De gulle gevers ontdekten de wijn van producent Sylvain Bois in en dankzij wijnwinkel Kwestie van Smaak. Wijn van de druif roussette – beter (on)bekend als altesse – uit de steile Alpen, fris met een flinke mineraliteit. Bois is een wijnmaker ‘van de nieuwe generatie’. Eentje die luistert naar moeder natuur, maar bovendien niet bang is voor technische snufjes én roestvrij staal.
Roestvrij staal of hout, gecombineerd kan ook. Tegenwoordig rijpt veel wijn in roestvrijstalen vaten, inoxy in het Frans, voluit acier inoxydable. Dat heeft, naast financiële, ook sexyer voordelen. Wijn op rvs blijft fris en behoudt haar primaire aroma’s, de aroma’s die afkomstig zijn van de druif. Het materiaal reageert niet met de wijn en de tanks maken temperatuurscontrole mogelijk. Wijn in stalen tanks komt echter minder in contact met het chapeau, de vaste deeltjes die naar boven borrelen door vrijkomend koolzuurgas. Tannines kunnen wat bitterder zijn en de wijn iets strammer. Houtrijping maakt tannine zachter en kan soepele wijn structuur geven. Hout kan voor verfijning en complexiteit zorgen.
Een kwestie van smaak, maar wélke smaak. Voor de speurneuzen onder ons, enkele handige aanwijzingen om Professor Wood – met of zonder loden pijp in de wijnkelder – te ontmaskeren. Houtrijping in wijn zorgt voor rijpere geuren, zoals nuances van vanille, boter, toast, karamel, sigarenkistjes. Witte wijn met hout is donkerder van kleur en kan vettig aanvoelen in de mond, rode wijn met hout is vaak juist lichter van kleur. Bij sommige druiven komt houtrijping bijna niet voor, riesling, pinot blanc, gewurztraminer en muscadet bijvoorbeeld.
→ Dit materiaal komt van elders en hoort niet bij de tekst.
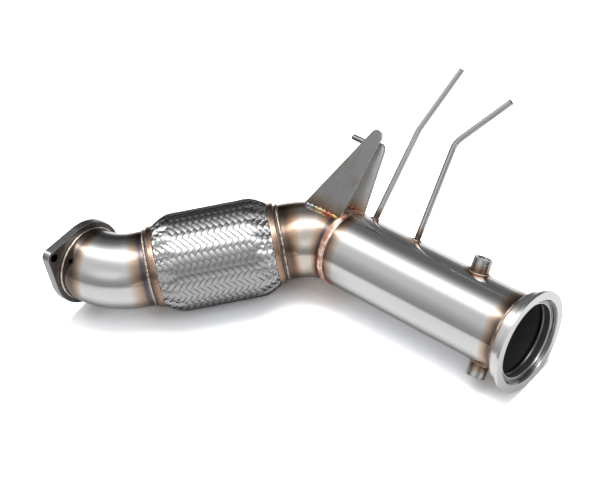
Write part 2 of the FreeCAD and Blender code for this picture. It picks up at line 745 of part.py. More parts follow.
rear_start = sizes.main_length - sizes.hanger_place
front_start = rear_start + sizes.front_step
radius_number = pipe_radius.number
foot_slope = math.radians(sizes.rear_foot_angle.number)
front_frame = leaning(front_start, 0.0, radius_number, sizes.front_lean)
rear_foot_y = radius_number * math.cos(foot_slope)
rear_foot_z = radius_number * math.sin(foot_slope)
rear_frame = leaning(rear_start, rear_foot_y, rear_foot_z, sizes.rear_lean)
front_blank = plate_blank("FrontBlank", sizes.front_foot, sizes.front_height, sizes.front_tip, front_frame)
rear_blank = plate_blank("RearBlank", sizes.rear_foot, sizes.rear_height, sizes.rear_tip, rear_frame)


def pipe_block():
    """The pipe at the bracket as a solid block, with the weld ring round it."""
    straight = cylinder("BlockMain", pipe_radius, main_run + sizes.elbow_stub, main_frame)
    bend = doc.addObject("Part::Torus", "BlockBend")
    bend.setExpression("Radius1", sizes.joining_radius.text)
    bend.setExpression("Radius2", pipe_radius.text)
    bend.setExpression("Angle3", sizes.joining_turn.text)
    centre = moved(sizes.elbow_stub.number, sizes.joining_radius.number)
    bend.Placement = joint_frame * centre * turned_about(Z_AXIS, -90)
    ring = weld_ring("BlockRing", pipe_radius, -half_bead, joint_frame)
    ring.Placement = joint_frame
    return fused("Block", [straight, bend, ring])


block = pipe_block()
keep(cut_piece("FrontPlate", front_blank, [block]), "bracket_front_plate")
keep(cut_piece("RearPlate", rear_blank, [block]), "bracket_rear_plate")


def peg_centre():
    """Where a peg rests against the front plate's back and the rear plate's face."""
    front = math.radians(sizes.front_lean.number)
    rear = math.radians(sizes.rear_lean.number)
    peg = sizes.peg_diameter.number / 2
    front_normal = (-math.sin(front), math.cos(front))
    rear_normal = (-math.sin(rear), math.cos(rear))
    front_offset = front_frame.Base.y * front_normal[0] + front_frame.Base.z * front_normal[1]
    front_offset -= sizes.hanger_sheet.number + peg
    rear_offset = rear_frame.Base.y * rear_normal[0] + rear_frame.Base.z * rear_normal[1] + peg
    cross = front_normal[0] * rear_normal[1] - front_normal[1] * rear_normal[0]
    across = (front_offset * rear_normal[1] - rear_offset * front_normal[1]) / cross
    up = (front_normal[0] * rear_offset - rear_normal[0] * front_offset) / cross
    return across, up


peg_y, peg_z = peg_centre()
peg_frame = moved(-front_start.number, peg_y, peg_z) * turned_about(Z_AXIS, 180)
peg = cylinder("Peg", sizes.peg_diameter / 2, sizes.peg_length, peg_frame)
keep(peg, "bracket_peg")


def foot_weld(name, foot, frame, blank):
    """A bead along a plate's foot, on both of its sides."""
    run = frame * moved(-foot.number, 0, -sizes.hanger_sheet.number / 2)
    bar = cylinder(name + "Bar", sizes.fillet_size + sizes.hanger_sheet / 2, foot, run)
    return cut_piece(name, bar, [blank, block])


keep(foot_weld("FrontFootWeld", sizes.front_foot, front_frame, front_blank), "weld_bracket_front")
keep(foot_weld("RearFootWeld", sizes.rear_foot, rear_frame, rear_blank), "weld_bracket_rear")


# Build, check and write
doc.recompute()
faults = [f"{item.Name}: {item.State}" for item in doc.Objects if {"Invalid", "Error"} & set(item.State)]
for piece in nodes:
    if piece.Shape.isNull() or not piece.Shape.isValid() or not piece.Shape.Solids:
        faults.append(f"{piece.Label}: its shape is empty or not valid")
if faults:
    raise RuntimeError("; ".join(faults))
os.makedirs("parts", exist_ok=True)
for piece in nodes:
    box = piece.Shape.BoundBox
    solids = len(piece.Shape.Solids)
    print(f"{piece.Label}: {solids} solid, {piece.Shape.Volume:.0f} mm3, x {box.XMin:.1f} to {box.XMax:.1f},"
          f" y {box.YMin:.1f} to {box.YMax:.1f}, z {box.ZMin:.1f} to {box.ZMax:.1f}")
    piece.Shape.exportStep(f"parts/{piece.Label}.step")
print(len(nodes), "nodes")
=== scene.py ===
# %% [markdown]
# # A turbo downpipe in stainless steel
# The frame is the part as it was drawn in CAD. Its solids have the right sizes,
# but they are plain. Here each visible piece is built again in mesh code at the
# same place, with rounded edges, rippled welds and woven wire, and then it gets
# a finish. Loading the frame first means that nothing has to be fitted later.

# %% Load the frame
import math

import bpy
import numpy as np
from mathutils import Matrix, Vector
from mathutils.geometry import tessellate_polygon


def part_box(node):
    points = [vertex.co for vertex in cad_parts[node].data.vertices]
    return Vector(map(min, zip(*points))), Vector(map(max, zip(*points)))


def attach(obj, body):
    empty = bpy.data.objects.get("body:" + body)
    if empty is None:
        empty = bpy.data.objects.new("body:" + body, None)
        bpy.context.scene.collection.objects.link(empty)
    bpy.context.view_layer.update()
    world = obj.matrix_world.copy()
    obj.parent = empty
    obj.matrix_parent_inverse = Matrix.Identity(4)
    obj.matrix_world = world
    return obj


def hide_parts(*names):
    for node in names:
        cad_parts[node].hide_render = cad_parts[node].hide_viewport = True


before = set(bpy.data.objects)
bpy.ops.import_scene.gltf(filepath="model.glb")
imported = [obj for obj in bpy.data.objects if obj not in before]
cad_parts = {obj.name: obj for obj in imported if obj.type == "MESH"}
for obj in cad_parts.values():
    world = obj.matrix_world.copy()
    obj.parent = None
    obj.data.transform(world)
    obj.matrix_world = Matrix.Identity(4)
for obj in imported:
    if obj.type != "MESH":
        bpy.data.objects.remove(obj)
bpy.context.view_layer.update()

# %% [markdown]
# The pipe is a route: straight, bend, flex, bend back. Every round piece lies
# somewhere on it, so the route comes first, as a chain of frames. In each frame
# x runs along the gas, z is up, and the first bend turns to +y. An elbow is four
# values: a straight lead, the bend's radius and its turn in degrees, and a
# straight reach. Lengths are in millimetres here and become metres when a mesh
# is made.

# %% The route of the pipe
MILLIMETRE = 0.001
PIPE = 38.05
BORE = 36.55
MAIN_LENGTH = 222.0
JOINING = (2.5, 65.0, 49.7, 8.4)
FLEX_LENGTH = 134.5
OUTLET = (9.0, 69.5, 46.0, 6.0)
PLATE_THICKNESS = 9.0
PIPE_SETBACK = 2.0


def moved(x=0.0, y=0.0, z=0.0):
    return Matrix.Translation((x, y, z))


def turned(axis, degrees):
    return Matrix.Rotation(math.radians(degrees), 4, axis)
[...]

Bij andere druiven soms, zoals chardonnay, semillon en viognier. Sauvignon blanc met hout komt uit Californië of Bordeaux, zonder hout juist uit Nieuw-Zeeland of de Loire.
Nieuwe houten vaten hebben meer invloed op wijn dan oude. En hoe zwaarder de vaten aan de binnenzijde getoast zijn, hoe meer vanille-tonen en hoe minder tannine er wordt vrijgegeven. Amerikaans hout maakt wijn zwoel, Frans hout juist ingetogen en elegant. Van invloed is de duur van de rijping en de poriën van het hout, hoe kleiner hoe minder de oxidatie. Hout laat zelf geen zuurstof door, spleten, tussen de duigen bijvoorbeeld, wel.
Maar er is nog een derde speler in het veld. Licht poreus, waardoor de wijn iets kan ademen. Niet hermetisch afgesloten zoals rvs, en geen ongevraagde houtaroma’s. De Big Green Egg onder de vaten is er een van beton. Letterlijk. Wijn in de zogeheten cuve ovoïde verticale staat dankzij de eivorm niet stil, waardoor de gistcellen die in andere vaten naar de bodem zakken juist oplossen. Beton zorgt voor zachte, frisse en fruitige wijnen, met een boterig mondgevoel in het geval van wit. Het één sluit het ander overigens niet uit. Rijping op beiden, of mengen van hout- en betongerijpte wijn kan ook. Een kwestie van smaak.